The
Church of Saint
Nicetas the Martir was built in 1762-1765 by the Vladimir merchant Semyon
Lazarev. It is very different from the other eighteenth-century Churches which
we have seen and which all show traces, to some extent or other, of seventeenth-century
traditions. Its basic plan does resemble that of the refectory type of Church,
but it is executed in a completely different style typical of eighteenth-century
Russian architecture.
If we imagine it without the two-storey structures added
in the middle of the nineteenth century, we see a building which is much more
like an elegant three-storey palace than a Church.
Each floor had its own
beautiful iconostasis and was bathed in light from the large windows in the side
walls.
The exterior is decorated in Baroque style. The slender bell tower
is most attractive, with its strong clusters of corner pilasters and the spiral
scroll motif on the upper tier. The architect appears to have been very fond of
this motif and has used it again in the adornments of the upper part of the Church,
its dormer windows and fine rectangular sections under the dome. The bell tower
have a unique cross. It includes a so-called "flying Angel figure".

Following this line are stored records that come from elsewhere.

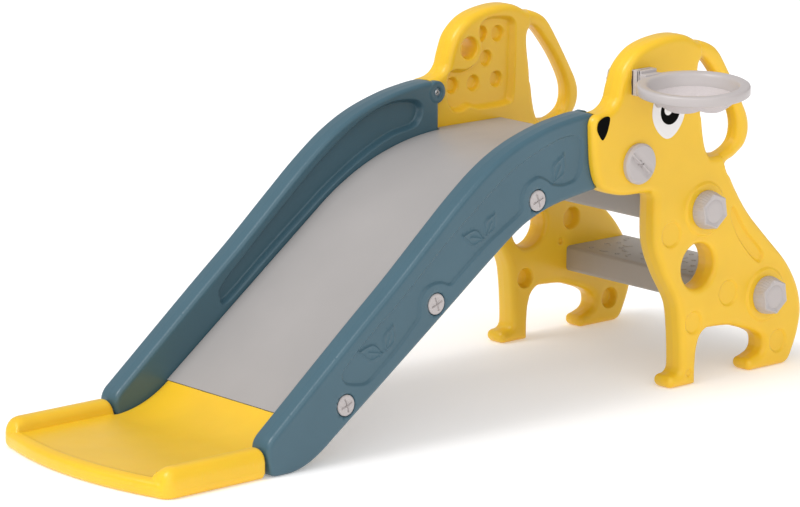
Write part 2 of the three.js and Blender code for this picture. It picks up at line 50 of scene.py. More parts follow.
import bmesh
import bpy
import numpy as np
from bpy.props import FloatProperty, FloatVectorProperty, IntProperty, PointerProperty
from mathutils import Matrix, Vector
from mathutils.geometry import delaunay_2d_cdt

bl_info = {
    "name": "Toddler Slide",
    "version": (1, 0, 0),
    "blender": (4, 5, 0),
    "location": "3D View > Sidebar > Slide",
    "description": "Builds a toddler slide with moulded panels, rails, steps and a ball hoop",
    "category": "Add Mesh",
}

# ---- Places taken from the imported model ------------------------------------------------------
LUG = (-138, 479)
PANEL_REAR = 363.0
_low, _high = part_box("lug_screw_left")
_, _far_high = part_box("lug_screw_right")
ORIGIN = Vector(((_low.x + _high.x) / 2 - LUG[0] / 1000, (_low.y + _far_high.y) / 2, 0))
HALF_SPAN = 233.0
PANEL_THICKNESS = 46.0
PANEL_INNER = HALF_SPAN - PANEL_THICKNESS
RAIL_OUTER = HALF_SPAN - 15.5
RAIL_INNER = RAIL_OUTER - 45.0
SLOPE = math.radians(37)
DECK_TOP = 415.0
DECK_START = -115.0
DECK_END = 35.0
DECK_NOSE = 14.0
BED_THICKNESS = 42.0
BED_LAP = 20.0
CREST_RADIUS = 480.0
BED_FOOT = -736.0
TRAY_FLOOR = 28.0
RAIL_TIP = -840.0
RAIL_END = -132.0
STEPS = {"lower": ((265, 134), 192, 159), "upper": ((110, 306), 39, 331)}
RAIL_SCREWS = ((-679, 92), (-488, 228), (-266, 368))
KNOB = (-52, 405.5)
BRACKET = (-50, 545)
HOOP = (-43, -HALF_SPAN - 115)
HOOP_TOP = 555.3
HOOP_DROOP = math.radians(2.7)
HOOP_LEAN = math.radians(3.2)
SIDES = ("left", "right")


# ---- Flat outlines ---------------------------------------------------------------------------
def arc(centre, radius, start, end, step=2.0):
    """Points along an arc, from start to end in degrees."""
    start, end = math.radians(start), math.radians(end)
    n = max(3, int(abs(end - start) * radius / step))
    a = np.linspace(start, end, n + 1)
    return np.c_[centre[0] + radius * np.cos(a), centre[1] + radius * np.sin(a)]


def circle(centre, radius):
    """A full circle, its first point not repeated at the end."""
    return arc(centre, radius, 0, 360)[:-1]


def bend(a, control, b):
    """Points along a quadratic curve from a to b."""
    t = np.linspace(0, 1, 12)[:, None]
    a, control, b = map(np.array, (a, control, b))
    return (1 - t) ** 2 * a + 2 * t * (1 - t) * control + t**2 * b


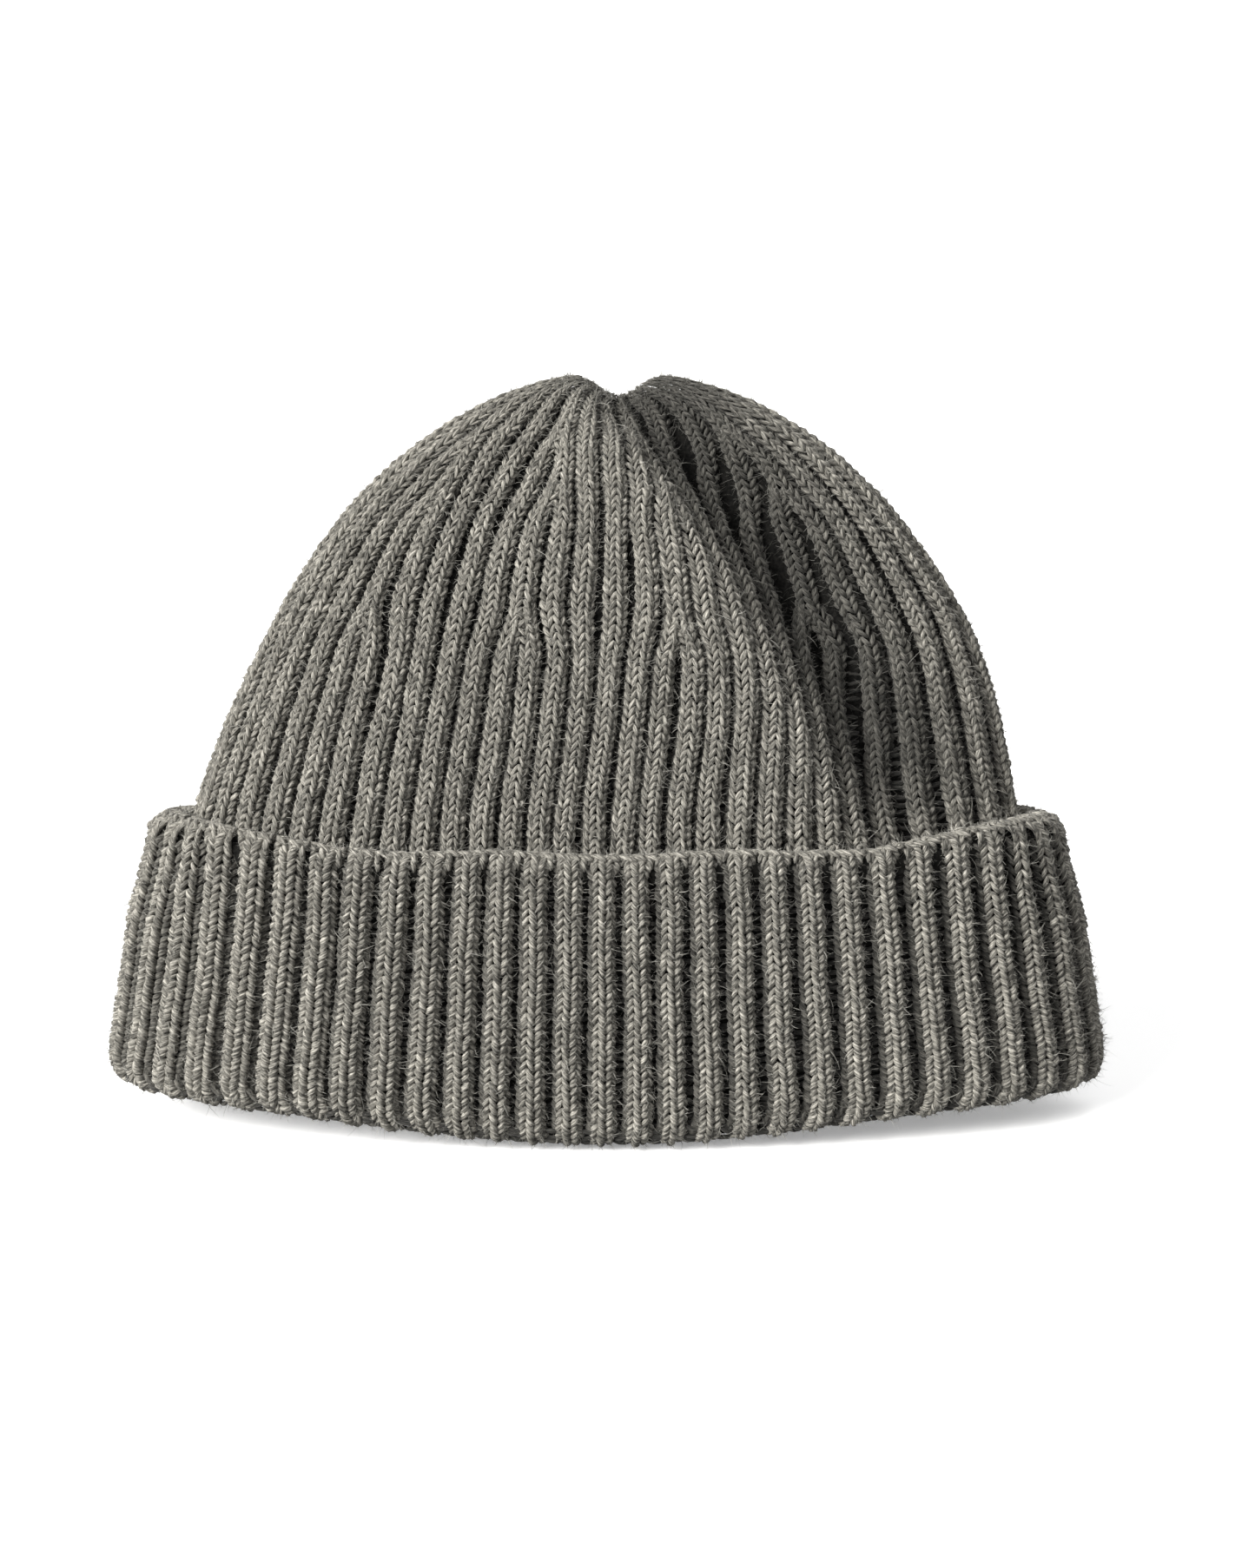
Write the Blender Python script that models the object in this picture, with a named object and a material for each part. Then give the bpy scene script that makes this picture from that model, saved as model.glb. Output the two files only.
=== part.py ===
"""Knit beanie: a flattened, standing rib-knit hat with one turned-up cuff.

The hat stands on its folded lower edge, front towards -Y, width along X.
Every shell is a loft of oval sections; metres, +Z up, z = 0 at the fold.
"""
import math

import bmesh
import bpy

# Overall size
WIDTH_FOLD = 0.240          # full width at the folded lower edge
DEPTH_FOLD = 0.088          # full depth at the folded lower edge
WIDTH_CUFF_TOP = 0.222      # full width at the cuff's cast-on edge
DEPTH_CUFF_TOP = 0.082      # full depth at the cuff's cast-on edge
HEIGHT = 0.1765             # floor to the top of the crown
CUFF_HEIGHT = 0.0690        # floor to the cast-on edge

# Fabric
CUFF_FABRIC = 0.0060        # thickness of the loftier, turned-up rib
BODY_FABRIC = 0.0050        # thickness of the body rib
PIECE_GAP = 0.0003          # clearance between touching pieces
SLIDE_GAP = 0.0010          # clearance between the cuff and the body it slides on

# Heights of the construction lines
FOLD_TOP = 0.0130           # outer arm of the rolled fold
FOLD_INNER_TOP = 0.0080     # inner arm of the rolled fold
FOLD_WIDEST = 0.0080        # height at which the folded edge is widest
WELT_BASE = 0.0620          # where the cast-on welt starts
CROWN_START = 0.0680        # dome formula starts here
DECREASE_ONE = 0.1240       # first round of decreases
DECREASE_TWO = 0.1500       # second round of decreases
DECREASE_THREE = 0.1625     # last round, gathered above it

TIP_UNDERSIDE = 0.1700      # inside of the gathered centre
TIP_DIMPLE = 0.0022         # depth of the pucker in the gathered centre

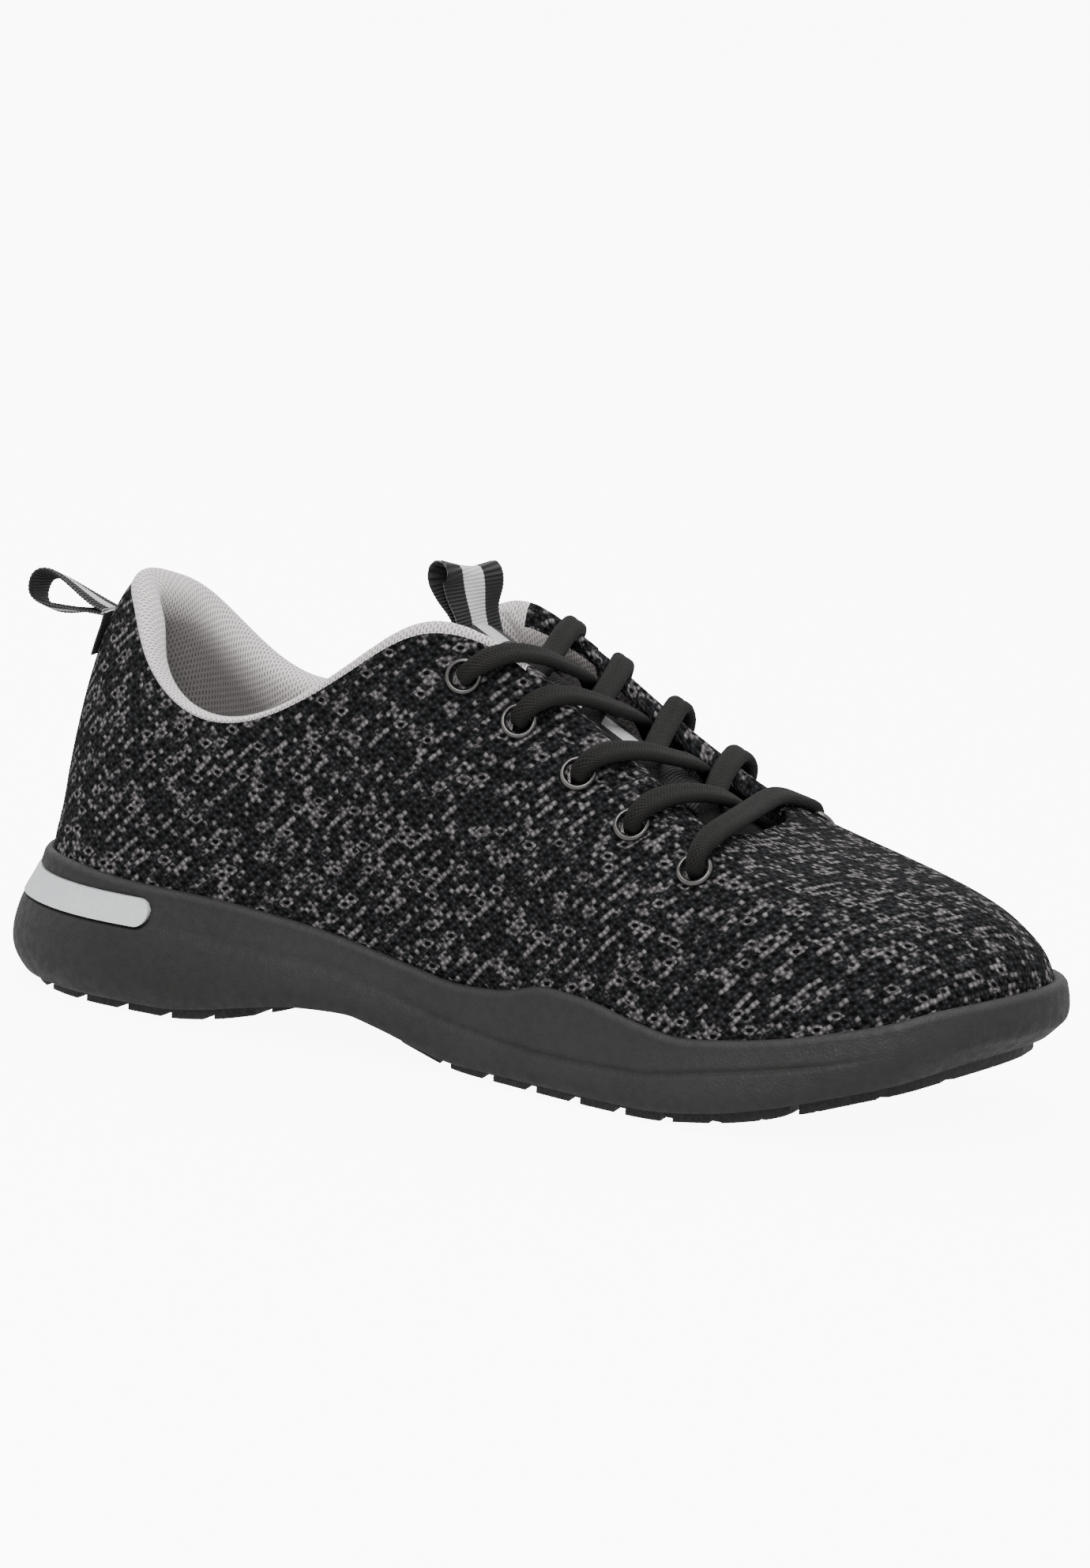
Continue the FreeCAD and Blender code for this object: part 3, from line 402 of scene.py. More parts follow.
def knit_cloth(name, turn):
    """Tight knit with a lattice of small holes, slanting runs of pale stitches and pale rings round holes;
    painted highlight and shade make each stitch lighter in its middle and darker at its edge.
    """
    p = Paint(name, Roughness=0.92, Specular_IOR_Level=0.08)
    x, y, _ = p.split(p.pattern())
    cos, sin = math.cos(math.radians(turn)), math.sin(math.radians(turn))
    along_run = p.calc("ADD", p.calc("MULTIPLY", x, cos), p.calc("MULTIPLY", y, sin))
    across_run = p.calc("SUBTRACT", p.calc("MULTIPLY", y, cos), p.calc("MULTIPLY", x, sin))
    flat = p.combine(along_run, across_run, 0.0)
    stitch = p.cells(flat, 1 / STITCH, 0.45)
    distance, spot = stitch["Distance"], stitch["Position"]
    a, b, _ = p.split(spot)
    luck = p.chance(spot)
    lattice = p.combine(p.calc("MULTIPLY_ADD", across_run, 0.5, along_run), across_run, 0.0)
    holes = p.cells(lattice, 1 / HOLE_PITCH, 0.22)
    hole = p.smooth(holes["Distance"], 0.14, 0.33, 1.0, 0.0)
    stretched = p.combine(p.calc("MULTIPLY", a, 0.17), p.calc("MULTIPLY", b, 0.60), 0.0)
    run = p.noise(stretched, 1.0, 0.0, 0.5, "2D")
    run = p.calc("MULTIPLY_ADD", luck, 0.22, run)
    pale = p.calc("GREATER_THAN", run, RUN_LEVEL)
    ring_far = p.calc("ABSOLUTE", p.calc("SUBTRACT", holes["Distance"], 0.44))
    ring = p.calc("MULTIPLY", p.calc("LESS_THAN", ring_far, 0.19),
                  p.calc("LESS_THAN", p.chance(holes["Position"]), RING_SHARE))
    pale = p.calc("MAXIMUM", pale, ring)
    dome = p.smooth(distance, 0.08, 0.62, 1.0, 0.0)
    tone_and_painted_shade = p.calc("MULTIPLY_ADD", p.chance(p.vector("ADD", spot, (7.0, 3.0, 0.0))), 0.6, 0.5)
    # Painted highlight and shade: each stitch is lighter in its middle and darker towards its edge, as light
    # falls round its curve; the random tone per stitch is the yarn's own.
    tone_and_painted_shade = p.calc("MULTIPLY", tone_and_painted_shade, p.calc("MULTIPLY_ADD", dome, 1.0, 0.38))
    dark = p.vector("MULTIPLY", p.combine(tone_and_painted_shade, tone_and_painted_shade, tone_and_painted_shade), KNIT_DARK)
    light = p.vector("MULTIPLY", p.combine(tone_and_painted_shade, tone_and_painted_shade, tone_and_painted_shade), KNIT_PALE)
    colour = p.mix(pale, dark, light)
    colour = p.mix(p.calc("MULTIPLY", hole, 0.93), colour, grey(0.0012))
    yarn = p.noise(p.pattern(), 4.0, 2.0)
    height = p.calc("MULTIPLY_ADD", yarn, 0.15, dome)
    height = p.calc("SUBTRACT", height, hole)
    return p.finish(colour, normal=p.bump(height, 0.00035))


def spacer_mesh(name, base=(0.88, 0.825, 0.81, 1.0), dash=(0.27, 0.24, 0.26, 1.0), share=1.0, painted_shade=0.0):
    """Pale mesh cloth with staggered upright dashes; painted shade darkens it from 9 to 24 mm down from its
    edge, by the given share.
    """
    p = Paint(name, Roughness=0.85, Sheen_Weight=0.1, Sheen_Roughness=0.5)
    x, y, _ = p.split(p.pattern())
    column = p.calc("DIVIDE", x, 0.85)
    whole = p.calc("FLOOR", column)
    shift = p.calc("MULTIPLY", p.calc("MODULO", p.calc("ABSOLUTE", whole), 2.0), 0.5)
    row = p.calc("ADD", p.calc("DIVIDE", y, 1.7), shift)
    side = p.calc("ABSOLUTE", p.calc("SUBTRACT", p.calc("FRACT", column), 0.5))
    rise = p.calc("ABSOLUTE", p.calc("SUBTRACT", p.calc("FRACT", row), 0.5))
    hole = p.calc("MULTIPLY", p.smooth(side, 0.12, 0.26, 1.0, 0.0), p.smooth(rise, 0.24, 0.38, 1.0, 0.0))
    fibre = p.noise(p.place(), 2600.0, 2.0)
    tint = p.noise(p.place(), 60.0, 2.0)
    dull, duller = (tuple(share_of * c for c in base[:3]) + (1.0,) for share_of in (0.86, 0.8))
    colour = p.mix(p.smooth(fibre, 0.3, 0.7), dull, base)
    colour = p.mix(p.smooth(tint, 0.3, 0.7, 0.0, 0.2), colour, duller)
    colour = p.mix(p.calc("MULTIPLY", hole, 0.9 * share), colour, dash)
    # Painted shade: the cloth turns darker from 9 to 24 mm down from its edge, where the inside of the collar
    # lies in shadow.
    colour = p.mix(p.smooth(y, 9.0, 24.0, 0.0, painted_shade), colour, (0.10, 0.09, 0.095, 1.0))
    height = p.calc("MULTIPLY_ADD", fibre, 0.25, p.calc("SUBTRACT", 1.0, p.calc("MULTIPLY", hole, share)))
    return p.finish(colour, normal=p.bump(height, 0.00025))


def braid(name):
    """A round-braided lace: fine slanting threads either way."""
    p = Paint(name, Roughness=0.8, Specular_IOR_Level=0.22)
    x, y, _ = p.split(p.pattern())
    one = p.calc("SINE", p.calc("MULTIPLY", p.calc("ADD", x, y), 2 * math.pi / 0.95))
    two = p.calc("SINE", p.calc("MULTIPLY", p.calc("SUBTRACT", x, y), 2 * math.pi / 0.95))
    plait = p.calc("MAXIMUM", one, two)
    fibre = p.noise(p.place(), 3000.0, 2.0)
    height = p.calc("MULTIPLY_ADD", fibre, 0.9, plait)
    low, high = (0.0050, 0.0047, 0.0044, 1.0), (0.0165, 0.0157, 0.0146, 1.0)
    colour = p.mix(p.smooth(height, -0.4, 1.8), low, high)
    return p.finish(colour, normal=p.bump(height, 0.00016))


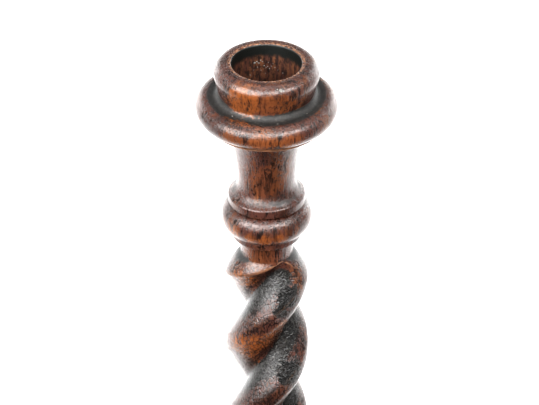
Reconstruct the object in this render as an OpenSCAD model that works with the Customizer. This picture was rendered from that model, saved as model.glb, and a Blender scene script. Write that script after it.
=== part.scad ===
// Turned wooden candlestick with a two-strand barley-twist stem.
// A drip-flanged nozzle is plugged into the stem; the stem stands in a two-tier round base,
// is drawn down by one screw from below, and the whole rests on a baize pad.

/* [Overall] */
// Height from the surface it stands on to the top of the lip
overall_h = 300; // [260:1:360]
// Clearance all round a glued plug, between it and its hole
glue_gap = 0.1; // [0.05:0.05:0.3]

/* [Nozzle] */
// Diameter of the candle socket
socket_d = 25; // [20:0.5:26]
// Depth of the candle socket
socket_depth = 19.5; // [14:0.5:20.5]
// Diameter of the candle cup at its lip
cup_d = 37.9; // [36:0.1:39]
// Diameter of the cup's waist, above the drip flange
cup_waist_d = 34.8; // [33.5:0.1:35.8]
// Depth of the cup's waist below the lip
cup_waist_drop = 10.9; // [9.5:0.1:12]
// Height of the lip's outer round
lip_h = 4.4; // [3:0.1:6]
// Width of the lip's flat top
lip_flat = 1.4; // [0.5:0.1:2.5]
// Rounding of the socket's mouth
mouth_round = 0.8; // [0.4:0.1:1.2]
// Diameter of the drip flange
flange_d = 51.2; // [48:0.1:56]
// Radius of the drip flange's rolled edge
flange_roll = 4.6; // [3.6:0.1:4.8]
// Diameter of the fillet under the flange
flange_fillet_d = 43.8; // [40:0.1:44.4]
// Height of that fillet
flange_fillet_h = 1.3; // [0.8:0.1:2]
// Height of the nozzle, from its seat on the stem to the lip
nozzle_h = 23.8; // [22.8:0.1:28]
// Diameter of the plug under the nozzle
plug_d = 12; // [8:0.5:14]
// Length of the plug
plug_l = 18; // [10:1:24]

/* [Stem turning] */
// Diameter of the neck at its top, where the nozzle sits
neck_top_d = 30; // [25:0.1:32]
// Least diameter of the neck
neck_d = 21.4; // [20:0.1:23]
// Height of the neck, from the nozzle's seat to the collar's edge
neck_h = 31.4; // [28:0.1:38]
// Height of the flare at the bottom of the neck
flare_h = 6.2; // [5:0.1:10]
// Share of the flare that is hollow, before it turns over into the collar's edge
flare_hollow = 0.85; // [0.5:0.05:0.9]
// Diameter of the collar below the neck
collar_d = 28.3; // [27:0.1:30]
// Height of the collar's edge
collar_h = 2.5; // [1.5:0.1:3]
// Diameter at the bottom of the cut between collar and ball
quirk_d = 24.8; // [23.5:0.1:25.5]
// Height of the cut between collar and ball
quirk_h = 0.5; // [0.3:0.1:0.8]
// Diameter of the ball
ball_d = 33.2; // [32:0.1:36]
// Height of the ball
ball_h = 11.8; // [10:0.1:14]
// Width of the ball's round, out from its core
ball_w = 5; // [4.6:0.1:5.2]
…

Personally I all over again have accepted this figure for cross defect, but have
explained its sense later.
The square in front of the Church has now been
turned into public gardens and its eastern side follows the line of the old ramparts
of the New Town running from the Golden Gate.
The old Irina Gates used to
stand at the point where the road turned left down Nikitsky Hill to the River
Lybed. At one time dense forest came right up to the earth ramparts and we are
reminded of this by the names of the streets here - Great Forest Street and Little
Forest Street (Bolshiye Remenniki and Maliye Remenniki).